** START **

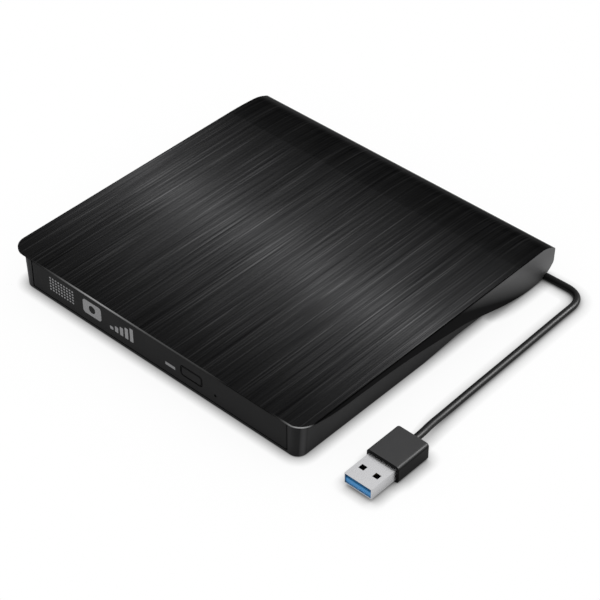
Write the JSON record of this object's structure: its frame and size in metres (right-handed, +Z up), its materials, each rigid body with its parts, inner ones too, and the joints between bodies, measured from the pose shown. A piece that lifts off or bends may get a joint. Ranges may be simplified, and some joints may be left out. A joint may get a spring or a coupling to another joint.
{
  "type": "external disc drive",
  "caption": "Slim external disc drive with a brushed plate cover, curved rear nose, sliding tray on telescopic rails, spindle and pickup, and captive USB lead.",
  "frame": {"origin": "on the table, under the middle of the body, midway between the cover's front edge and the nose", "axes": "+X to the right seen from the front, +Y to the rear nose, +Z up"},
  "size_m": [0.1745, 0.141, 0.0169],
  "materials": {
    "cover_plastic": "brushed-look hard coat",
    "case_plastic": "fine satin",
    "bezel_plastic": "fine satin",
    "button_plastic": "fine satin",
    "light_plastic": "frosted light guide",
    "foot_rubber": "matte",
    "screw_steel": "black zinc",
    "pan_steel": "galvanised sheet",
    "rail_steel": "drawn",
    "board_laminate": "solder mask",
    "chip_resin": "moulded resin",
    "connector_plastic": "moulded",
    "flex_film": "polyimide film",
    "foam": "open cell foam",
    "guide_plastic": "acetal",
    "spring_steel": "wire",
    "tray_plastic": "fine spark texture",
    "chassis_alloy": "die cast",
    "cover_sheet": "black coated sheet",
    "rod_steel": "ground",
    "damper_rubber": "soft",
    "motor_steel": "plated",
    "rotor_steel": "turned",
    "ring_rubber": "silicone",
    "dog_plastic": "acetal",
    "sled_alloy": "die cast",
    "lens_glass": "coated",
    "lens_plastic": "liquid crystal polymer",
    "lead_sheath": "soft vinyl",
    "plug_plastic": "satin",
    "plug_steel": "plated shell",
    "plug_blue": "moulded",
    "contact_gold": "gold plated"
  },
  "bodies": {
    "enclosure": {"top_cover": "cover_plastic", "bottom_case": "case_plastic", "rubber_feet": "foot_rubber", "case_screws": "screw_steel", "cable_grommet": "lead_sheath", "cable": "lead_sheath", "plug_housing": "plug_plastic", "plug_shell": "plug_steel", "plug_tongue": "plug_blue", "plug_contacts": "contact_gold", "bridge_board": "board_laminate", "bridge_chips": "chip_resin", "sata_socket": "connector_plastic", "sata_plug": "connector_plastic", "main_board": "board_laminate", "main_board_chips": "chip_resin", "flex_cable": "flex_film", "drive_base": "pan_steel", "drive_lid": "pan_steel", "foam_pads": "foam", "latch_pin": "rod_steel", "side_guide_left": "guide_plastic", "side_guide_right": "guide_plastic", "pusher_guide": "guide_plastic", "eject_spring": "spring_steel"},
    "rail_left": {"rail_left": "rail_steel"},
    "rail_right": {"rail_right": "rail_steel"},
    "eject_pusher": {"eject_pusher": "guide_plastic"},
    "tray": {"bezel": "bezel_plastic", "led_window": "light_plastic", "front_board": "board_laminate", "status_led": "light_plastic", "eject_switch": "connector_plastic", "tray": "tray_plastic", "tray_floor": "pan_steel", "mechanism_chassis": "chassis_alloy", "guide_rods": "rod_steel", "mechanism_cover": "cover_sheet", "rubber_dampers": "damper_rubber", "mechanism_screws": "screw_steel", "spindle_motor": "motor_steel", "sled_motor": "motor_steel", "latch_solenoid": "motor_steel"},
    "eject_button": {"eject_button": "button_plastic"},
    "spindle": {"turntable": "rotor_steel", "friction_ring": "ring_rubber"},
    "chucking_dog_1": {"chucking_dog_1": "dog_plastic"},
    "chucking_dog_2": {"chucking_dog_2": "dog_plastic"},
    "chucking_dog_3": {"chucking_dog_3": "dog_plastic"},
    "pickup": {"pickup_sled": "sled_alloy", "sled_nut": "dog_plastic", "lens_cover": "lens_plastic"},
    "lens": {"lens_holder": "lens_plastic", "objective_lens": "lens_glass"},
    "lead_screw": {"lead_screw": "rod_steel"},
    "latch_lever": {"latch_lever": "dog_plastic"},
    "solenoid_plunger": {"solenoid_plunger": "rod_steel"},
    "emergency_slider": {"emergency_slider": "dog_plastic"}
  },
  "joints": [
    {"name": "tray_slide", "type": "slide", "parent": "enclosure", "child": "tray", "axis": [0, -1, 0], "range_m": [0, 0.126], "deforming": ["flex_cable"]},
    {"name": "rail_left_slide", "type": "slide", "parent": "enclosure", "child": "rail_left", "axis": [0, -1, 0], "range_m": [0, 0.063]},
    {"name": "rail_right_slide", "type": "slide", "parent": "enclosure", "child": "rail_right", "axis": [0, -1, 0], "range_m": [0, 0.063]},
    {"name": "pusher_slide", "type": "slide", "parent": "enclosure", "child": "eject_pusher", "axis": [0, -1, 0], "range_m": [0, 0.0085], "deforming": ["eject_spring"]},
    {"name": "button_press", "type": "slide", "parent": "tray", "child": "eject_button", "axis": [0, 1, 0], "range_m": [0, 0.0005], "stiffness_N_per_m": 900},
    {"name": "spindle_spin", "type": "hinge", "parent": "tray", "child": "spindle", "pos_m": [0.0012, -0.00385, 0.0102], "axis": [0, 0, 1], "continuous": true},
    {"name": "pickup_slide", "type": "slide", "parent": "tray", "child": "pickup", "axis": [-0.7071, -0.7071, 0], "range_m": [0, 0.034]},
    {"name": "lead_screw_spin", "type": "hinge", "parent": "tray", "child": "lead_screw", "pos_m": [-0.00637, -0.03871, 0.0064], "axis": [-0.7071, -0.7071, 0], "range_deg": [0, 4081]},
    {"name": "lens_focus", "type": "slide", "parent": "pickup", "child": "lens", "axis": [0, 0, 1], "range_m": [-0.0004, 0.0004], "stiffness_N_per_m": 120},
    {"name": "latch_turn", "type": "hinge", "parent": "tray", "child": "latch_lever", "pos_m": [0.044, -0.05845, 0.0057], "axis": [0, 0, -1], "range_deg": [-15, 0]},
    {"name": "plunger_slide", "type": "slide", "parent": "tray", "child": "solenoid_plunger", "axis": [1, 0, 0], "range_m": [-0.0031, 0]},
    {"name": "emergency_push", "type": "slide", "parent": "tray", "child": "emergency_slider", "axis": [0, 1, 0], "range_m": [0, 0.003]},
    {"name": "chucking_dog_1_press", "type": "slide", "parent": "spindle", "child": "chucking_dog_1", "axis": [0.7071, 0.7071, 0], "range_m": [0, 0.0005], "stiffness_N_per_m": 500},
    {"name": "chucking_dog_2_press", "type": "slide", "parent": "spindle", "child": "chucking_dog_2", "axis": [-0.9659, 0.2588, 0], "range_m": [0, 0.0005], "stiffness_N_per_m": 500},
    {"name": "chucking_dog_3_press", "type": "slide", "parent": "spindle", "child": "chucking_dog_3", "axis": [0.2588, -0.9659, 0], "range_m": [0, 0.0005], "stiffness_N_per_m": 500}
  ],
  "couplings": [
    {"joint": "rail_left_slide", "follows": "tray_slide", "ratio": 0.5},
    {"joint": "rail_right_slide", "follows": "tray_slide", "ratio": 0.5},
    {"joint": "pusher_slide", "follows": "tray_slide", "ratio": 0.067459},
    {"joint": "lead_screw_spin", "follows": "pickup_slide", "rad_per_m": 2094.4},
    {"joint": "latch_turn", "follows": "plunger_slide", "rad_per_m": 84.296}
  ]
}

** END **

Task requirements:
Identify and copy lines that hold the string "with".

Solution:
Write the JSON record of this object's structure: its frame and size in metres (right-handed, +Z up), its materials, each rigid body with its parts, inner ones too, and the joints between bodies, measured from the pose shown. A piece that lifts off or bends may get a joint. Ranges may be simplified, and some joints may be left out. A joint may get a spring or a coupling to another joint.
  "caption": "Slim external disc drive with a brushed plate cover, curved rear nose, sliding tray on telescopic rails, spindle and pickup, and captive USB lead.",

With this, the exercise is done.